# EK Thermosphere



## KUCKFATHA (10. Oktober 2018)

moin ich will mir ein custom loop bauen und hätte eine Frage zur GPU. Habe die Palit 6gb Gtx 1060 Super jet stream. Der ek configurator sagte ein ek thermosphere passt da drauf. Brauche ich solche heatsinks? und kann da viel schiefgehen? will die GPU nicht schrotten. Leider gibt es kein full cover für das modell oder wird sowas bald vllt kommen?


----------



## claster17 (10. Oktober 2018)

*AW: Ek Thermosphere*

Aus welchem Grund möchtest du eine 1060 mit Wasser kühlen? Die Dinger sind so sparsam, dass sie problemlos mit Luftkühlung leise zu bekommen sind.
Hinzu kommt noch, dass die Anschaffungskosten für einen Fullcover-Block (100-150€) im Verhältnis zur Grafikkarte fernab von Vernunft sind. Zwar gibt es vereinzelt passende Blöcke, allerdings nur, weil bei manchen Herstellern die Platine der 1060 denen der 1070(Ti)/1080 stark ähneln.

Wie sehen denn deine restlichen Pläne bezüglich WaKü aus?


----------



## _Berge_ (10. Oktober 2018)

*AW: Ek Thermosphere*

Moin, als Fullcover könnte man diesen hier nehmen:

Aliexpress.com :  BYKSKI Volle Abdeckung Wasser Block verwenden fuer Palit GTX1060 Super JetStream 3 gb/GTX 1080 Dual 8 gb (NEB1080015P2D) GPU Kupfer Block RGB von verlaesslichen Computer Kabel und Steckverbinder-Lieferanten auf bykski Pro Store kaufen

Bykski ist jetzt auch nicht so schlecht, muss halt importiert werden


----------



## KUCKFATHA (10. Oktober 2018)

*AW: Ek Thermosphere*

Ist dann auch für die 1060 6GB da steht nur 3gb.
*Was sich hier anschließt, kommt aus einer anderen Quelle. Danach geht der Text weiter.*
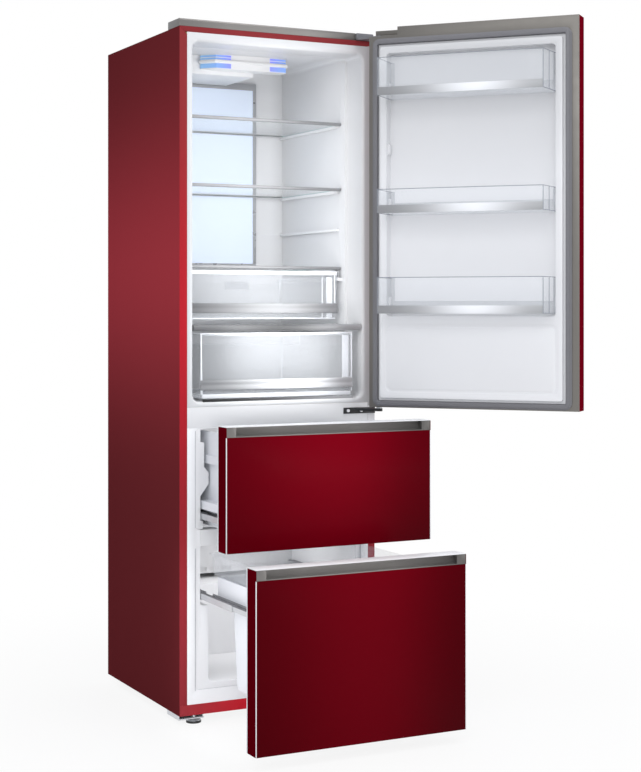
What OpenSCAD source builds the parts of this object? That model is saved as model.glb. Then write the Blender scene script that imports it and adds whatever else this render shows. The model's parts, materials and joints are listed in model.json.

Und sind die wirklich gut will meine GPU nicht schrotten


----------



## claster17 (10. Oktober 2018)

*AW: Ek Thermosphere*

Deshalb sollst du auch die Platine deiner Grafikkarte mit der im Bild abgleichen. Dann weißt du, ob es passt.


----------



## _Berge_ (10. Oktober 2018)

*AW: Ek Thermosphere*

Palit GTX1060 6 gb Super JetStream GDDR5 (NE51060S15J9J) 

wird mit aufgefürht, aber wie Claster schon schreibt:

dort wird ein Bild von einem PCB gezeigt, vergleiche dies mit deiner 1060


Zur Qualität kann ich nur sagen, dass es nicht der billigste "China Schrott" ist und was taugt, Bykski baut halt für einige Custom Modelle Fullcover Kühler


----------



## KUCKFATHA (10. Oktober 2018)

*AW: Ek Thermosphere*



_Berge_ schrieb:


> Palit GTX1060 6 gb Super JetStream GDDR5 (NE51060S15J9J)
> 
> wird mit aufgefürht, aber wie Claster schon schreibt:
> 
> ...



Beim PCB Vergleich muss ich auf was besonderes achten? Oder nur ob's nach Augenmaß gleich ist


----------



## _Berge_ (10. Oktober 2018)

Es sollte wenn möglich eins zu eins passen

Ansonsten schreibst die jungs direkt an, steht dort ja auch dabei, schickst ein Bild von deinem PCB und die sagen dann   oder  

Du siehst ja am kühler unteranderem die Auflageflächen, dort sollte es aufjedenfall 100% passen


----------



## KUCKFATHA (11. Oktober 2018)

_Berge_ schrieb:


> Es sollte wenn möglich eins zu eins passen
> 
> Ansonsten schreibst die jungs direkt an, steht dort ja auch dabei, schickst ein Bild von deinem PCB und die sagen dann   oder
> 
> Du siehst ja am kühler unteranderem die Auflageflächen, dort sollte es aufjedenfall 100% passen



Du meinst die Jungs von bykski?
Die soll ich kontaktieren?


----------



## _Berge_ (11. Oktober 2018)

steht so auf der Shopseite, die wissen am besten worauf ihr Produkt passt

Wenn jemand weiß worauf der Kühler passt, dann die


----------